Gradient-free optimization does not require backward propagation, only forward propagation of the initial states and evaluation of the optimization functional \(J\). The functional is not required to be analytic. It may be of a form that does not allow calculation of the gradients \(\partial J_T / \partial \bra{\phi_k}\) (Krotov’s method) or \(\partial J / \partial \epsilon_j\) (GRAPE). The optimization also does not require any storage of states. However, the number of iterations can grow extremely large, especially with an increasing number of control parameters. Thus, an optimization with a gradient-free method is not necessarily more efficient overall compared to a gradient-based optimization with much faster convergence. For only a few parameters, however, it can be highly efficient. This makes gradient-free optimization useful for “pre-optimization”, that is, for finding guess controls that are then further optimized with a gradient-based method [32].

Generally, gradient-free optimization can be easily realized directly in QuTiP or any other software package for the simulation of quantum dynamics:

  • Write a function that takes an array of optimization parameters as input and returns a figure of merit. This function would, e.g., construct a numerical control pulse from the control parameters, simulate the dynamics using qutip.mesolve.mesolve, and evaluate a figure of merit (like the overlap with a target state).

  • Pass the function to scipy.optimize.minimize for gradient-free optimization.

The implementation in scipy.optimize.minimize() allows to choose between different optimization methods, with Nelder-Mead simplex being the default. There exist also more advanced optimization methods available in packages like NLopt [100] or Nevergrad [101] that may be worth exploring for improvements in numerical efficiency and additional functionality such as support for non-linear constraints.

Choosing an optimization method

OCT decision tree.

Fig. 2 Decision tree for the choice of a numerical open-loop optimization method. The choice of control method is most directly associated with the number of control parameters (\(n\)).

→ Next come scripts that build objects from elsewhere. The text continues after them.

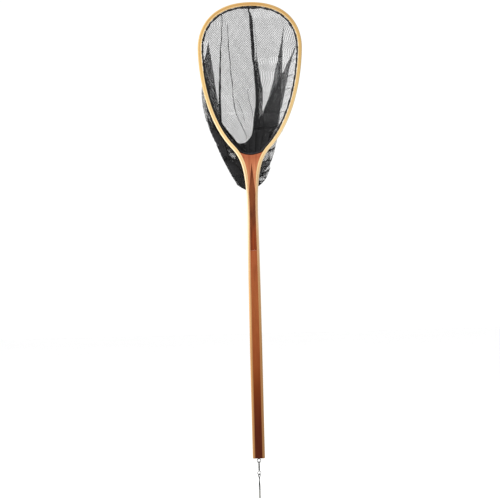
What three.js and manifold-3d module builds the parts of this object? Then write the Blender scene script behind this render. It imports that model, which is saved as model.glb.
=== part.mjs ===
// Long-handled landing net: a bent laminated hoop, a laminated handle, a laced net bag and a
// clip with a short lanyard at the butt. Millimetres, +Z up along the handle, X across the
// hoop, the bag hangs towards +Y. The origin is the middle of the hand grip.
import * as THREE from 'three';
import { mergeVertices } from 'three/addons/utils/BufferGeometryUtils.js';
import Module from 'manifold-3d';

const wasm = await Module();
wasm.setup();

// ---- driving dimensions -------------------------------------------------------------------
const gripToButt = 120;            // the hand holds the handle this far above its end
const handleLength = 728;          // from the butt to the bottom of the hoop's opening
const buttZ = -gripToButt;
const throatZ = buttZ + handleLength;

const hoop = {
  height: 366.5, halfWidth: 125, widestAbove: 257,   // outer face, above the throat
  topReach: 97, shoulderReach: 47, sideReach: 30,    // how long each curve stays straight
  flankReach: 105, throatReach: 36, neckReach: 96,
  turnX: 46.5, turnAbove: 16.5, turnAngle: 43,       // where the side turns into the throat
  lean: 0.011,                                       // sideways drift of the bent hoop
};
const neck = { below: 140, halfWidth: 13.1, taperReach: 25 };
const grip = { below: 540, halfWidth: 14.8, taperReach: 340 };

const strip = 2.9;                 // outer and middle lamination
const innerStrip = 2.6;
const glueLine = 0.15;
const featherBelow = 95;           // the inner lamination runs out this far below the throat
const featherTip = 0.5;

const handleHalfDepth = 10.5;
const hoopHalfDepth = 7.2;
const handleCorner = 5;
const hoopCorner = 2.4;
const slimFrom = throatZ - 115;    // the depth slims from the handle's to the hoop's
const slimTo = throatZ + 45;

const hornHeight = 7.5;            // the throat block's horns rise this far up the hoop
const spearTip = 18;               // the dark core's point, below the throat
const spearLength = 84;
const seamBelow = 229;             // joint between the two handle cores, below the throat
const joint = 0.3;                 // room between pieces that meet

const lacing = { radius: 0.8, hole: 1.15, grooveWidth: 2.6, grooveDepth: 1.9, sit: 1.0 };
const lacingEnd = 55;              // the lacing stops this far above the throat
const lacingPitch = 28;
const knotRadius = 1.8;

const hem = { thick: 2.6, halfDepth: 2.6, setBack: 1.6 };
const bag = {
  wall: 1.6, rows: 9, clear: 1.6, depth: 64,
  drop: 82, shift: -6, bottomHalf: 50, bulge: 15,   // where its foot hangs, behind the throat
};

const eye = { ring: 4.5, wire: 1.0, below: 5.9, shank: 1.25, depth: 20, pilot: 1.9 };
const clasp = {
  half: 1.8, bowHalf: 1.3, inner: 3, outer: 5,       // half widths of the hook and its hollow
  crown: 3.5, noseEnd: -2.6, earTop: -9.4, floor: -13, base: -19,   // heights over the eye's wire
  pivotY: 4, pivot: -11, pin: 0.5, slot: 1.25,
  hub: 1.6, blade: 0.85, gateHalf: 0.95, tab: -7, head: 1.7,
};
const swivel = { ring: 4.15, wire: 0.85, below: 35.2, stud: 0.95, bore: 1.25 };
const cord = {
  radius: 1.0, bight: 4.0, pair: 1.2,                // the doubled cord opens to its bight
  sleeveTop: 77, end: 96, sleeveX: 2.4, sleeveY: 1.5,
};

const frameThickness = 2 * strip + innerStrip + 2 * glueLine;
const smooth = (x, a, b) => THREE.MathUtils.smoothstep(x, a, b);
const lerp = THREE.MathUtils.lerp;

// ---- materials ----------------------------------------------------------------------------
function finish(color, roughness, metalness = 0) {
  return new THREE.MeshStandardMaterial({ color, roughness, metalness });
}

const looks = {
  ash: () => finish(0xdcb47c, 0.35),
  cherry: () => finish(0xc87850, 0.35),
  walnut: () => finish(0x7a4228, 0.35),
  padauk: () => finish(0x8c3c20, 0.35),
  netting: () => finish(0x111214, 0.8),
  nickel: () => finish(0xb8b8ba, 0.25, 1),
  gunmetal: () => finish(0x35363a, 0.35, 1),
  greyCord: () => finish(0x6f7072, 0.85),
  sleeve: () => finish(0xa8a8a2, 0.6),
};

// ---- solids -------------------------------------------------------------------------------
// Joins equal rings of points into one closed body: capped at both ends, or closed on itself.
function loft(rings, closed = false) {
  const n = rings[0].length;
  const points = rings.flat();
  const faces = [];
  const last = closed ? rings.length : rings.length - 1;
  for (let i = 0; i < last; i++) {
    const a = i * n;
    const b = ((i + 1) % rings.length) * n;
    for (let j = 0; j < n; j++) {
      const k = (j + 1) % n;
      faces.push(a + j, a + k, b + k, a + j, b + k, b + j);
    }
  }
  if (!closed) {
    for (let j = 1; j < n - 1; j++) {
      faces.push(0, j + 1, j);
      const e = (rings.length - 1) * n;
      faces.push(e, e + j, e + j + 1);
    }
  }
  return body(points, faces);
}

function body(points, faces) {
  let volume = 0;
  for (let i = 0; i < faces.length; i += 3) {
    const [a, b, c] = [points[faces[i]], points[faces[i + 1]], points[faces[i + 2]]];
    volume += a.dot(b.clone().cross(c));
  }
  const geometry = new THREE.BufferGeometry().setFromPoints(points);
  geometry.setIndex(volume > 0 ? faces : faces.reverse());
  geometry.computeVertexNormals();
  return geometry;
}

function solid(geometry) {
  const plain = geometry.clone();
  plain.deleteAttribute('normal');
  plain.deleteAttribute('uv');
  const merged = mergeVertices(plain, 1e-5);
  return new wasm.Manifold(new wasm.Mesh({
    numProp: 3,
    vertProperties: new Float32Array(merged.attributes.position.array),
    triVerts: new Uint32Array(merged.index.array),
  }));
}

function shape(manifold) {
  const mesh = manifold.getMesh();
  const geometry = new THREE.BufferGeometry();
  geometry.setAttribute('position', new THREE.BufferAttribute(mesh.vertProperties, 3));
  geometry.setIndex([...mesh.triVerts]);
  geometry.computeVertexNormals();
  return geometry;
}

// A prism or cylinder from one point to another.
function rod(from, to, radius, sides = 12, radiusTo = radius) {
  const along = to.clone().sub(from);
  const geometry = new THREE.CylinderGeometry(radiusTo, radius, along.length(), sides);
  const up = new THREE.Vector3(0, 1, 0);
  geometry.applyQuaternion(new THREE.Quaternion().setFromUnitVectors(up, along.clone().normalize()));
  const middle = from.clone().add(to).multiplyScalar(0.5);
  return geometry.translate(middle.x, middle.y, middle.z);
}

// A flat outline in the X-Z plane, extruded through the whole depth of the frame.
function slab(outline, depth = 60) {
  const geometry = new THREE.ExtrudeGeometry(new THREE.Shape(outline), { depth, bevelEnabled: false });
  return geometry.rotateX(Math.PI / 2).translate(0, depth / 2, 0);
}

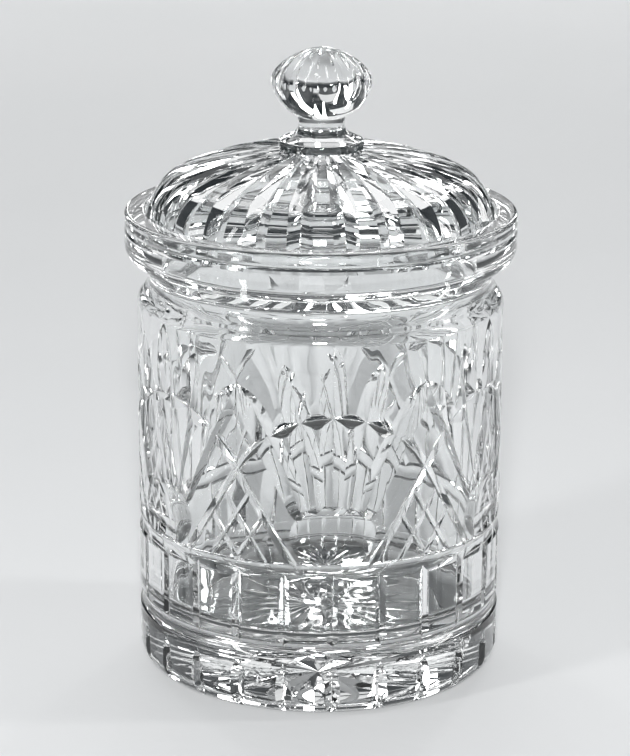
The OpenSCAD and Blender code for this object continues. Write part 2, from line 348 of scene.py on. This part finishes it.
# A foot leaf's depth by height on the wall, and by degrees round the foot's edge.
FOOT_LEAF_WALL = [(9.0, 1.33), (14.5, 1.2), (18.6, 0.6), (22.2, -0.4)]
FOOT_LEAF_EDGE = [(0, 1.35), (6, 1.35), (19, 1.25), (38, 0.9), (60, 0.2), (72, -0.4)]
RAYS = 24
ray_length = 41.0
ray_depth = 1.6
ray_spread = 1.6  # half of a ray's width at the surface, per depth
ray_root_r = 18.0  # where the rays are deepest
star_middle = 0.75  # depth of the star's middle, as a share of the rays'


def skin(rings):
    """Points and faces of a closed skin over rows of points."""
    count = len(rings[0])
    points = np.concatenate(rings)
    last = (len(rings) - 1) * count
    faces = [tuple(range(count)), tuple(range(last, last + count))[::-1]]
    for i in range(len(rings) - 1):
        for k in range(count):
            a, b = i * count + k, i * count + (k + 1) % count
            faces.append((a, a + count, b + count, b))
    return points, faces


def swept(frames, section):
    """A skin over frames of (root, sideways, outward), each with the same section."""
    return skin([
        np.array(root) + np.outer(section[:, 0], side) + np.outer(section[:, 1], out)
        for root, side, out in frames
    ])


def mitre(height, spread, edge=0.5, steps=4):
    """Section of a mitre wheel's rim: a V with a worn edge, each side spread wide per height."""
    lean = math.atan(1 / spread)
    turns = np.linspace(-lean, lean, steps + 1)
    worn = np.stack([edge * np.sin(turns), edge - edge * np.cos(turns)], 1)
    lift = height - worn[0][1]
    wide = worn[-1][0] + lift * spread
    return np.concatenate([[[-wide, height]], worn, [[wide, height]]])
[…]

For “piecewise-constant controls”, the control parameters are the values of the control field in each time interval. For “analytical” controls, we assume that the control fields are described by a fixed analytical formula parametrized by the control parameters. The “non-analytical” controls for CRAB refer to the random choice of a fixed number of spectral components, where the control parameters are the coefficients for those spectral components. Each method in the diagram is meant to include all its variants, a multitude of gradient-free methods and e.g. DCRAB for CRAB, GRAPE-LBFGS and sequential/hybrid gradient-descent for GRAPE, and K-BFGS for Krotov’s method, see text for detail.

In the following, we discuss some of the concerns in the choice of optimization methods. The discussion is limited to iterative open-loop methods, where the optimization is based on a numerical simulation of the dynamics. It excludes analytical control methods such as geometric control, closed-loop methods, or coherent feedback control; see Ref. [102] for an overview.

Whether to use a gradient-free optimization method, GRAPE, or Krotov’s method depends on the size of the problem, the requirements on the control fields, and the mathematical properties of the optimization functional. Gradient-free methods should be used if the number of independent control parameters is smaller than \(\approx 20\), or the functional is of a form that does not allow to calculate gradients easily. It is always a good idea to use a gradient-free method to obtain improved guess pulses for use with a gradient-based method [32].

GRAPE or its variants should be used if the control parameters are discrete, such as on a coarse-grained time grid, and the derivative of \(J\) with respect to each control parameter is easily computable. Note that the implementation provided in QuTiP is limited to state-to-state transitions and quantum gates, even though the method is generally applicable to a wider range of objectives.

When the control parameters are general analytic coefficients instead of time-discrete amplitudes, the GROUP [89, 90, 92] or GOAT [94] variant of gradient-ascent may be a suitable choice. GOAT in particular can avoid the numerical error associated with time discretization. However, as the method scales linearly in memory and/or CPU with the number of control parameters, this is best used when then number of parameters is below 100.

Krotov’s method should be used if the control is close to time-continuous, and if the derivative of \(J_T\) with respect to the states, Eq. (15), can be calculated. When these conditions are met, Krotov’s method gives excellent convergence. The general family of monotonically convergent iteration schemes [66] may also be used.

The decision tree in Fig. 2 can guide the choice of an optimization method. The key deciding factors are the number of control parameters (\(n\)) and whether the controls are time-discrete. Of course, the parametrization of the controls is itself a choice. Sometimes, experimental constraints only allow controls that depend on a small number of tunable parameters. However, this necessarily limits the exploration of the full physical optimization landscape. At the other end of the spectrum, arbitrary time-continuous controls such as those assumed in Krotov’s method have no inherent constraints and are especially useful for more fundamental tasks, such as mapping the design landscape of a particular system [103] or determining the quantum speed limit, i.e., the minimum time in which the system can reach a given target [15, 104, 105].